To further understand the nuances of trading gaps, you need to be clear about why these gaps occur. What makes the opening price of a stock jump higher than or fall below the previous session’s closing price? Let's find out.

  • Overnight News

One of the most common reasons for gaps in price action is any overnight event or news that impacts the stock price directly or indirectly. This may range from company-specific events to broader geopolitical developments. Positive news may cause a jump in the price when the market opens, while negative news may result in a decline.

  • Corporate Actions

Corporate actions include dividend declarations, earnings reports, stock split announcements and more. These corporate actions can also lead to positive or negative gaps in the price of stocks and securities. If such announcements are made when the markets are closed, the price in the next trading session may reflect the effects of such corporate actions.

  • Economic Data Releases

The Reserve Bank of India (RBI) or the central government may release key economic data and reports that could also result in price gaps. Some examples of such data include GDP figures, employment data, inflation reports and the outcomes of the RBI’s Monetary Policy Committee (MPC) meeting. Based on what such data includes, the price gaps in stocks and securities may be positive or negative.

  • Aftermarket Trading Activity

Many traders place aftermarket orders for stocks and securities. These orders are not executed right away. Instead, they are queued and executed when the market opens for the next trading session. Before they are executed, they are matched with relevant orders in the premarket session. The change in demand and supply based on such aftermarket orders can drive the price upward or downward during the next trading session.

  • Shifts in Market Sentiment

Sometimes, the market sentiment may shift overnight — either with regard to the market as a whole or with regard to a particular sector or stock. Such shifts in investor sentiment can also directly affect the opening price of a stock or security when the market opens next. These changes are impossible to anticipate, so it is best to account for them when you want to initiate a new trade or exit a current position.

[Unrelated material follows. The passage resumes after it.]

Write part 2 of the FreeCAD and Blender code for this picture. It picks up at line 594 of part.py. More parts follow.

The Different Types of Trading Gaps Based on Price Charts

When you study price action charts, it's easy to spot a price gap. However, you also need to know how to identify the different types of gaps based on the triggers that caused the changes. Here are 4 such gaps that are easily identifiable on price charts.

  • Common Gap

True to their name, common gaps occur more frequently in the market than other types of gaps. They are caused by generic market forces and have no specific events or news as triggers. Since they occur in the course of regular trading, these gaps are generally small and are accompanied by regular trading volumes. They are also easily bridged when the stock price retraces its path back to the pre-gap levels over a few trading sessions.

  • Breakaway Gap

A breakaway gap generally occurs after a period of price consolidation — which is when the prices are not moving strongly upward or downward. Instead, the price movements during consolidation occur within a defined range. The upper limit of this range is the resistance level, while the lower limit is the support level.

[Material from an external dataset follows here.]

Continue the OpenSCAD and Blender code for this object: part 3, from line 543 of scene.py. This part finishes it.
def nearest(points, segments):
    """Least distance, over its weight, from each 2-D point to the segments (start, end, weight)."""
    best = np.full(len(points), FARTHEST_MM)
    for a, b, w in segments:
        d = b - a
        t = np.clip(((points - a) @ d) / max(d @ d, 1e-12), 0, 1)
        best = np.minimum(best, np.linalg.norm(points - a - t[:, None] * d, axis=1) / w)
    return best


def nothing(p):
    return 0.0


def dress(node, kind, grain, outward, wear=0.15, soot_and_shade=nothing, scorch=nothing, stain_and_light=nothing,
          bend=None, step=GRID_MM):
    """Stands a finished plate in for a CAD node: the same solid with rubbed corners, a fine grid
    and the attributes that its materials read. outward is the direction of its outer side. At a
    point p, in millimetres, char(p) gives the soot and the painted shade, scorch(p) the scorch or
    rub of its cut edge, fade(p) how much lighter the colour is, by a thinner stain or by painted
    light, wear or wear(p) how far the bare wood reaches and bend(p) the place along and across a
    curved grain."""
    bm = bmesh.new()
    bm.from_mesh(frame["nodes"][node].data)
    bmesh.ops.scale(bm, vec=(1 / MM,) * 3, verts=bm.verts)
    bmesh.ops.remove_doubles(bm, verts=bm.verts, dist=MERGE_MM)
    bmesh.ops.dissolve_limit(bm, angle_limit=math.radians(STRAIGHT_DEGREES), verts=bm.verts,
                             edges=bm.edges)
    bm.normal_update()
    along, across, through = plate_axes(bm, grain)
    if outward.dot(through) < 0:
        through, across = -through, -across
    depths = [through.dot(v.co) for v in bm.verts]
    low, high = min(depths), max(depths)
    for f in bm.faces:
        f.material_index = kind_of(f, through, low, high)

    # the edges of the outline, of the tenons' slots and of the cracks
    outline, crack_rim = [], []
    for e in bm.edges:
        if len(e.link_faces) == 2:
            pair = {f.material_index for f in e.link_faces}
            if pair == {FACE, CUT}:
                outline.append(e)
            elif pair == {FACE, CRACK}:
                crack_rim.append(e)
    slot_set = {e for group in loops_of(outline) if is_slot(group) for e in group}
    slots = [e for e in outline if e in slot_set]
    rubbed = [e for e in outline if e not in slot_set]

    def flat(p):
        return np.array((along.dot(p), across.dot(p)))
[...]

If the buyers gain dominance after the consolidation phase, the price breaks out past the resistance level and moves upward. Here, a positive gap may occur — where the opening price is above the previous day's closing price. If the sellers have the upper hand, the price breaks down below the support level after the consolidation phase and continues to decline. This may result in a negative gap — where the opening price is below the previous day's closing price.

  • Runaway Gap

Unlike a breakaway gap, which occurs when the price breaks out of the support or resistance level, a runaway gap occurs in the same direction as the current trend. So, it is also known as a continuation gap. It is triggered by news or events that add to the prevailing market sentiment around a stock, thereby leading to accelerated buying or selling action.

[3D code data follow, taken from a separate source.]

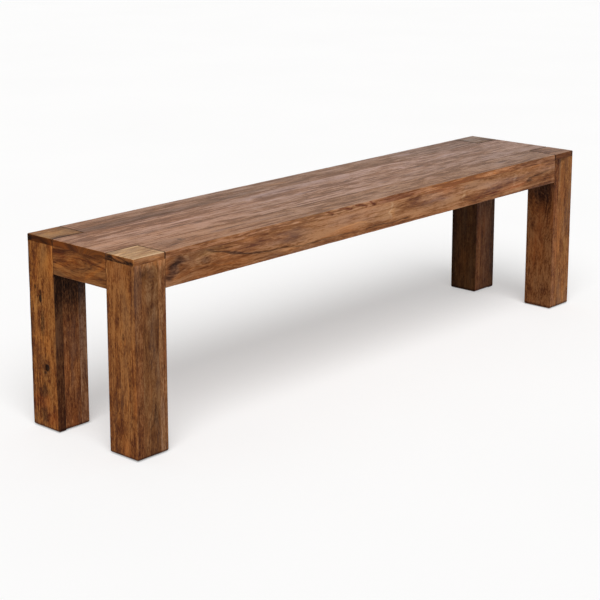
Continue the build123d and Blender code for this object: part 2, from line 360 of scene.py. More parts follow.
# The values of CUT_INPUTS: on boards that the photograph doesn't show, whose seeds start at
# OTHER_SEEDS, and on those that it shows. The pith's place is in metres from a board's middle.
OTHER_SEEDS = 30.0
PLAIN_CUT = (0.0, 0.01, -0.06, 0.02, 1.0, 0.3)
CUTS = {
    "seat_board_front": (1.0, 0.02, -0.07, 0.012, 1.4, 0.3),
    "seat_board_middle_front": (2.0, -0.03, -0.05, 0.02, 1.4, 0.2),
    "seat_board_middle_back": (3.0, 0.025, -0.06, -0.015, 1.25, 0.3),
    "seat_board_back": (4.0, -0.02, -0.06, 0.015, 1.25, 0.4),
    "leg_cap_front_left": (5.0, 0.03, -0.06, 0.01, 0.9, 0.1),
    "leg_cap_back_left": (6.0, 0.02, -0.08, 0.01, 1.2, 0.1),
    "leg_cap_front_right": (15.0, 0.02, -0.08, 0.01, 1.2, 0.1),
    "leg_cap_back_right": (16.0, 0.02, -0.08, 0.01, 1.2, 0.1),
    "apron_front": (7.0, 0.015, -0.045, 0.016, 1.0, 0.1),
    "apron_left": (8.0, -0.06, -0.02, 0.45, 1.25, 0.1),
    "leg_front_left_board_left": (9.0, 0.01, -0.06, 0.02, 1.2, 0.1),
    "leg_front_left_board_front": (10.0, 0.012, -0.05, 0.05, 0.85, 0.1),
    "leg_front_left_board_right": (11.0, 0.0, -0.06, 0.02, 0.95, 0.1),
    "leg_back_left_board_left": (12.0, -0.015, -0.035, 0.12, 1.5, 0.2),
    "leg_back_left_board_front": (13.0, 0.01, -0.06, 0.02, 1.2, 0.1),
    "leg_back_left_board_right": (14.0, 0.01, -0.06, 0.02, 1.2, 0.1),
    "leg_front_right_board_left": (17.0, 0.01, -0.06, 0.02, 1.4, 0.2),
    "leg_front_right_board_front": (18.0, 0.012, -0.05, 0.03, 0.9, 0.1),
    "leg_front_right_board_right": (19.0, 0.0, -0.06, 0.02, 0.9, 0.1),
    "leg_back_right_board_left": (20.0, 0.01, -0.06, 0.02, 1.0, 0.1),
    "leg_back_right_board_front": (21.0, 0.01, -0.06, 0.02, 1.0, 0.1),
}

# Specular level of the oiled wood, by kind of board
GLOSS = {"seat": 0.1, "cap": 0.05, "apron": 0.04, "leg": 0.03, "inner": 0.05}

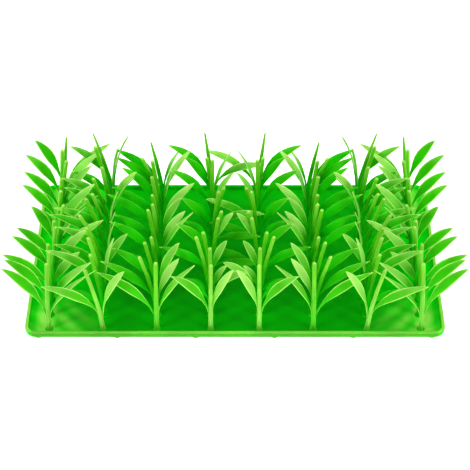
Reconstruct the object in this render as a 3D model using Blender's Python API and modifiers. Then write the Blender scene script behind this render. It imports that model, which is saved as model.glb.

For instance, if a company is already bullish and declares positive quarterly results, the demand for the stock may shoot up as more traders decide to buy the stock. This may cause the price on the next trading day to be significantly closer than the previous day's closing.

Similarly, in a downtrend, if there's sudden news about a company's litigation going unfavourably or any other such negative news, existing shareholders may want to offload their investments as quickly as possible. This may lead to a negative gap, where the price falls quickly and opens much lower the next day.

  • Exhaustion Gap

An exhaustion gap occurs at the end of a sustained upward or downward trend. It is accompanied by a significant reversal in price as well as high trading volume. The gap occurs in the direction opposite to the prevailing trend, indicating that there is a weakening or exhaustion in the current momentum in the market.

This means that if an exhaustion gap occurs at the end of a downtrend, it is not followed by new lows. Or, if it occurs at the end of an uptrend, you will not find any new highs thereafter.

The Different Types of Trading Gaps Based on Price Action — And How to Trade Them

The types of trading gaps outlined above are generally discussed in technical analysis theory. However, if you want to implement practical gap trading strategies, you need to wait for at least an hour after the opening bell to give some time to the stock to establish a price direction and momentum. Furthermore, to decide whether to take long or short positions in the market, you need to look at gaps differently, as outlined below.

  • A Full Gap Up

A full gap up happens when the opening price in a trading session is above the highest point of the previous trading session. For instance, say the highest price a stock achieves today is Rs. 104. If the opening price of the stock tomorrow is Rs. 107, it is considered to be a full gap up.

How to trade a full gap up:

You can take a long position or a short one after a full gap up. One of the best ways to initiate a long position would be to check the 1-minute chart for the first hour after the gap up and locate the high point in this period. Then, set your buy order two ticks above this price point. If the price rises steadily after the gap up, a long position may be justified.

However, if the buying pressure is not enough and the price falls below the opening gap, a short position may be better. To find the ideal entry point in this case, check the 1-minute chart for the first hour after the gap up and locate the low point in this period. Then, set your sell order two ticks below this price point.

  • A Partial Gap Up

A partial gap up happens when the stock opens at a price above the closing price of the previous trading session (but below its highest point). For instance, say a stock achieves a high of Rs. 104 today but closes at Rs. 97. Now, if the opening price of the stock tomorrow is Rs. 100, it is considered to be a partial gap up.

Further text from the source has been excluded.